-- Task details --
Extract the lines from the first line of the records below through the line containing "lattice noise of", inclusive, and reproduce them exactly as written.

┌──

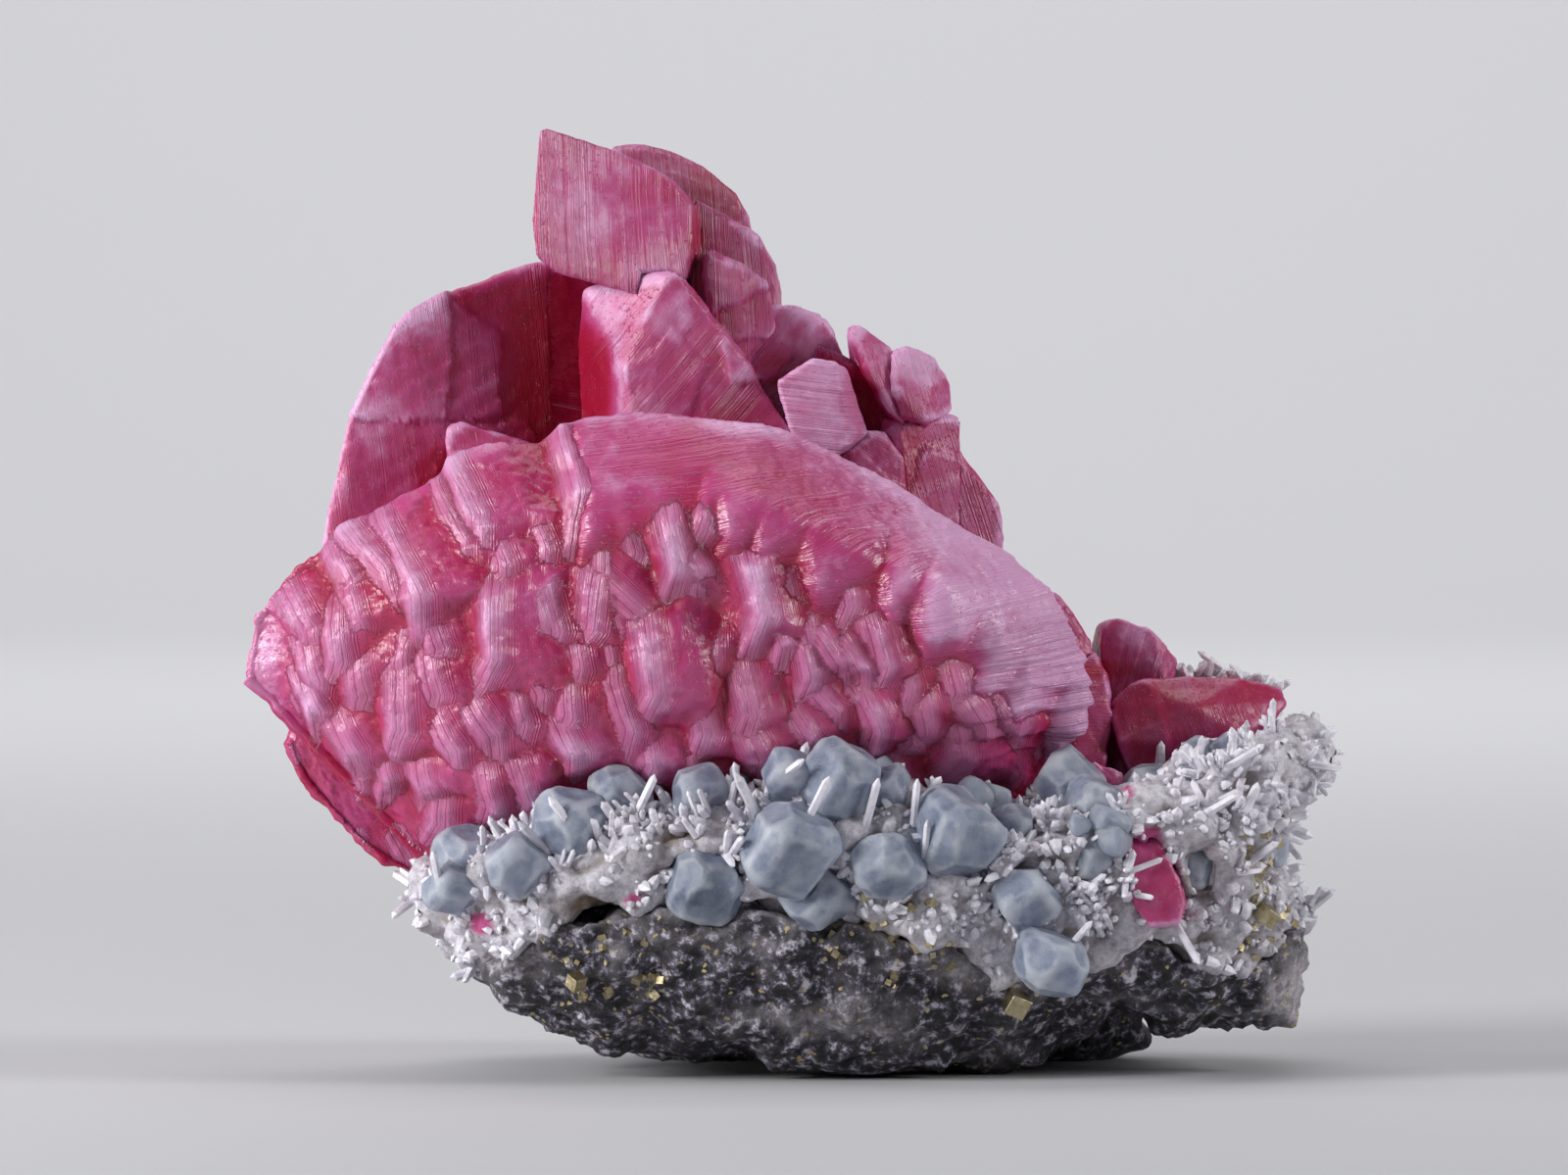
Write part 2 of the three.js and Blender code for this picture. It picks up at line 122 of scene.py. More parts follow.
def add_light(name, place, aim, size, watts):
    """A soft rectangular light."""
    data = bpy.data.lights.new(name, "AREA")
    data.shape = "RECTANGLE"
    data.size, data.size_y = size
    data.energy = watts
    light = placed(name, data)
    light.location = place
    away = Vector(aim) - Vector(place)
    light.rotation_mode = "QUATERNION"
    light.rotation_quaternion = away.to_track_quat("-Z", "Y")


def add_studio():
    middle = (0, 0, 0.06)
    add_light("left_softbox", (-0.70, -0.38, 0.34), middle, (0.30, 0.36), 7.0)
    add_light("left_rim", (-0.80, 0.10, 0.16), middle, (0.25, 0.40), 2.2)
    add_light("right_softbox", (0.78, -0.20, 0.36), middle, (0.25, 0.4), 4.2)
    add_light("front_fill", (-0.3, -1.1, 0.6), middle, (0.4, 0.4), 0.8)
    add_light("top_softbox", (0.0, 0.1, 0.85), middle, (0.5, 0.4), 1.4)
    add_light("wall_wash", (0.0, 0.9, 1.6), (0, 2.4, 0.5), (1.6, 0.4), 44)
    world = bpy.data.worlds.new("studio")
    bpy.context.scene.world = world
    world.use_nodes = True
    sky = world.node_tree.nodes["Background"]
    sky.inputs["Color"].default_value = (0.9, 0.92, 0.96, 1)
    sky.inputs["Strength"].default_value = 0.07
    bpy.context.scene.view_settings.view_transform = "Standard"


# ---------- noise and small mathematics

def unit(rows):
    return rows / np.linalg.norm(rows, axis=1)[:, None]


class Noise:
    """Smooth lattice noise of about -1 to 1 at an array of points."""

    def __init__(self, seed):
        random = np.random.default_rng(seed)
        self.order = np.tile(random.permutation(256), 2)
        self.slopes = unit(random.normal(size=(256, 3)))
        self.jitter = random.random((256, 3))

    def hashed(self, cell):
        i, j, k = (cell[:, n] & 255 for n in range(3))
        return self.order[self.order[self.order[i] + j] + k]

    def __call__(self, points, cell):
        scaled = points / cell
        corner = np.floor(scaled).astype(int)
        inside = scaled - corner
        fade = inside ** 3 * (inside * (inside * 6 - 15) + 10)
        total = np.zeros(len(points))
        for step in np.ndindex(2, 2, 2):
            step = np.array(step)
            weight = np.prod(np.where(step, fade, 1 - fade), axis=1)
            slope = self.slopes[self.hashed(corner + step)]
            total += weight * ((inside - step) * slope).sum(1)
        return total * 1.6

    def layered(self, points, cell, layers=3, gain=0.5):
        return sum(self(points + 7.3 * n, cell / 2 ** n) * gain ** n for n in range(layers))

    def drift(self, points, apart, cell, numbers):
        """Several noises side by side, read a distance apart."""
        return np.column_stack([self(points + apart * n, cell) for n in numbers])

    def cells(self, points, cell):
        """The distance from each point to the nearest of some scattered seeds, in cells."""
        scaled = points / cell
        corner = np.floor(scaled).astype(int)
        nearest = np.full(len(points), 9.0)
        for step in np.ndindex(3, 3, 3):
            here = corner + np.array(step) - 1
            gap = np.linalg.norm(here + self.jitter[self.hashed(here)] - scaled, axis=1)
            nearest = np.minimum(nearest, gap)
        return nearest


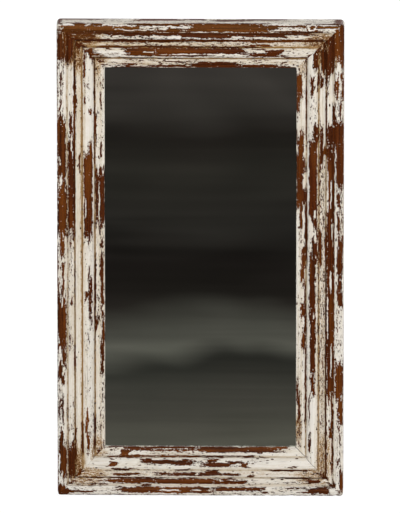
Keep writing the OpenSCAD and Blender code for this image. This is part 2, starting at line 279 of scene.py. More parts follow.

└──

-- Response below --
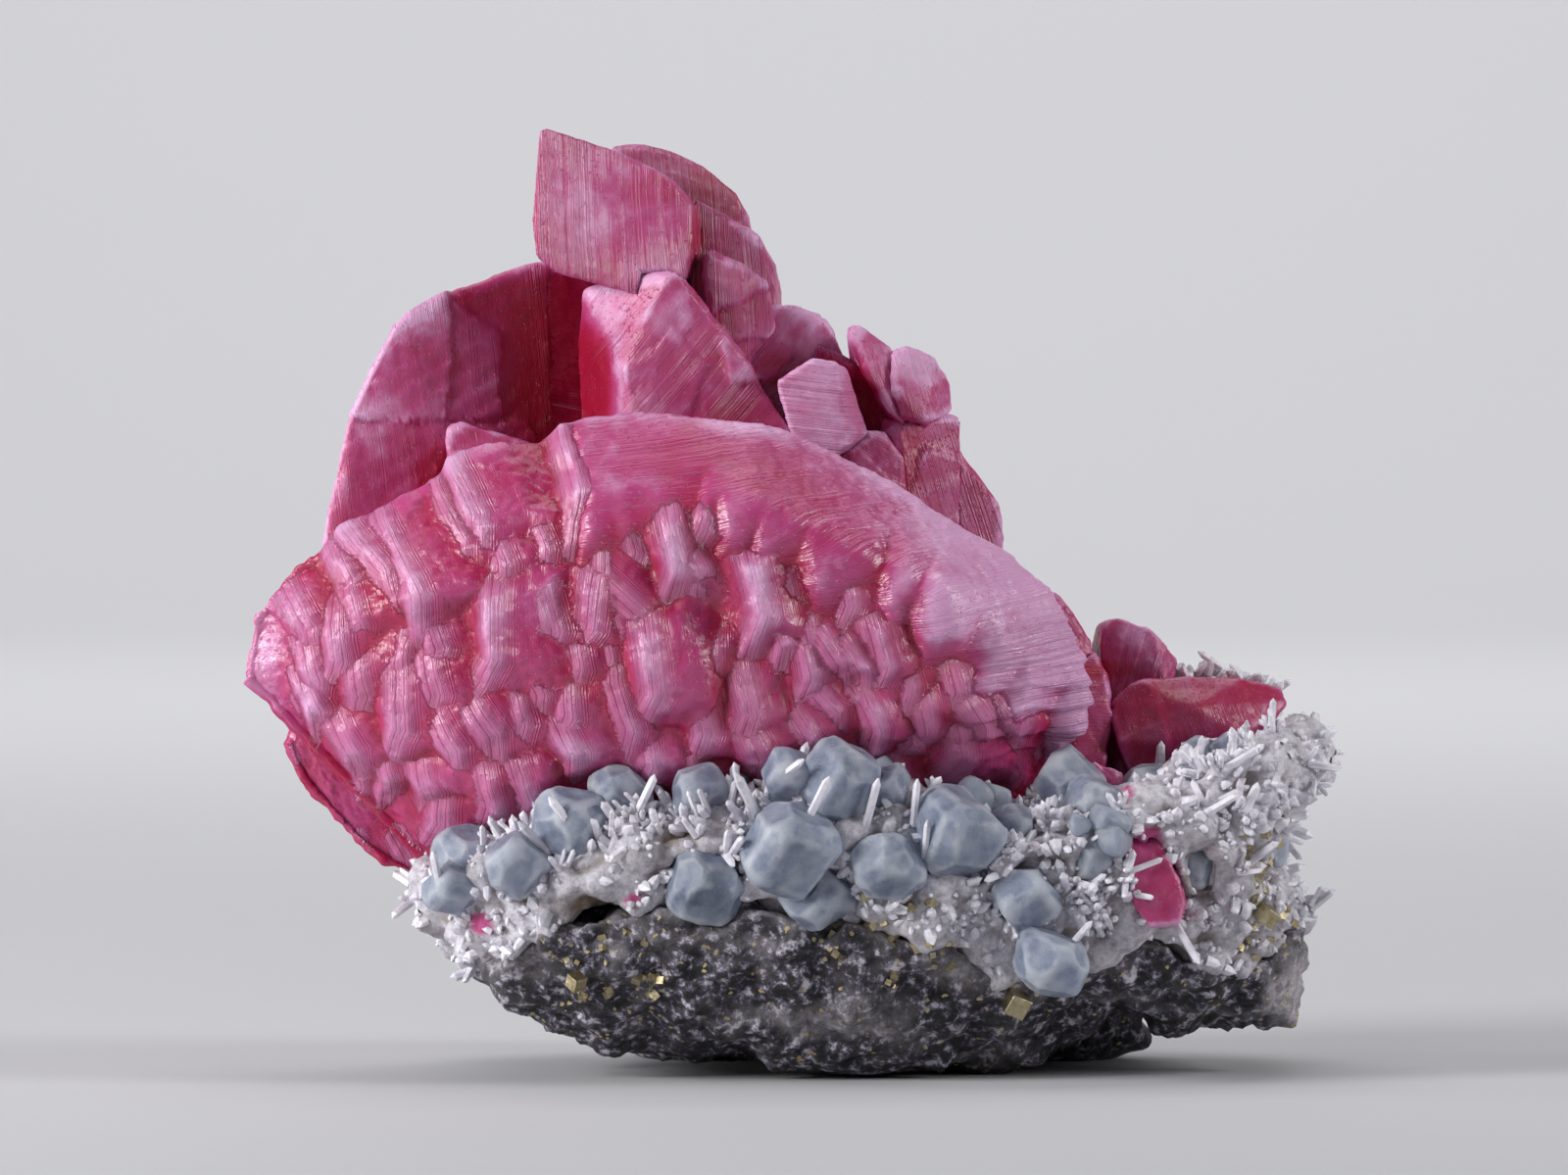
Write part 2 of the three.js and Blender code for this picture. It picks up at line 122 of scene.py. More parts follow.
def add_light(name, place, aim, size, watts):
    """A soft rectangular light."""
    data = bpy.data.lights.new(name, "AREA")
    data.shape = "RECTANGLE"
    data.size, data.size_y = size
    data.energy = watts
    light = placed(name, data)
    light.location = place
    away = Vector(aim) - Vector(place)
    light.rotation_mode = "QUATERNION"
    light.rotation_quaternion = away.to_track_quat("-Z", "Y")


def add_studio():
    middle = (0, 0, 0.06)
    add_light("left_softbox", (-0.70, -0.38, 0.34), middle, (0.30, 0.36), 7.0)
    add_light("left_rim", (-0.80, 0.10, 0.16), middle, (0.25, 0.40), 2.2)
    add_light("right_softbox", (0.78, -0.20, 0.36), middle, (0.25, 0.4), 4.2)
    add_light("front_fill", (-0.3, -1.1, 0.6), middle, (0.4, 0.4), 0.8)
    add_light("top_softbox", (0.0, 0.1, 0.85), middle, (0.5, 0.4), 1.4)
    add_light("wall_wash", (0.0, 0.9, 1.6), (0, 2.4, 0.5), (1.6, 0.4), 44)
    world = bpy.data.worlds.new("studio")
    bpy.context.scene.world = world
    world.use_nodes = True
    sky = world.node_tree.nodes["Background"]
    sky.inputs["Color"].default_value = (0.9, 0.92, 0.96, 1)
    sky.inputs["Strength"].default_value = 0.07
    bpy.context.scene.view_settings.view_transform = "Standard"


# ---------- noise and small mathematics

def unit(rows):
    return rows / np.linalg.norm(rows, axis=1)[:, None]


class Noise:
    """Smooth lattice noise of about -1 to 1 at an array of points."""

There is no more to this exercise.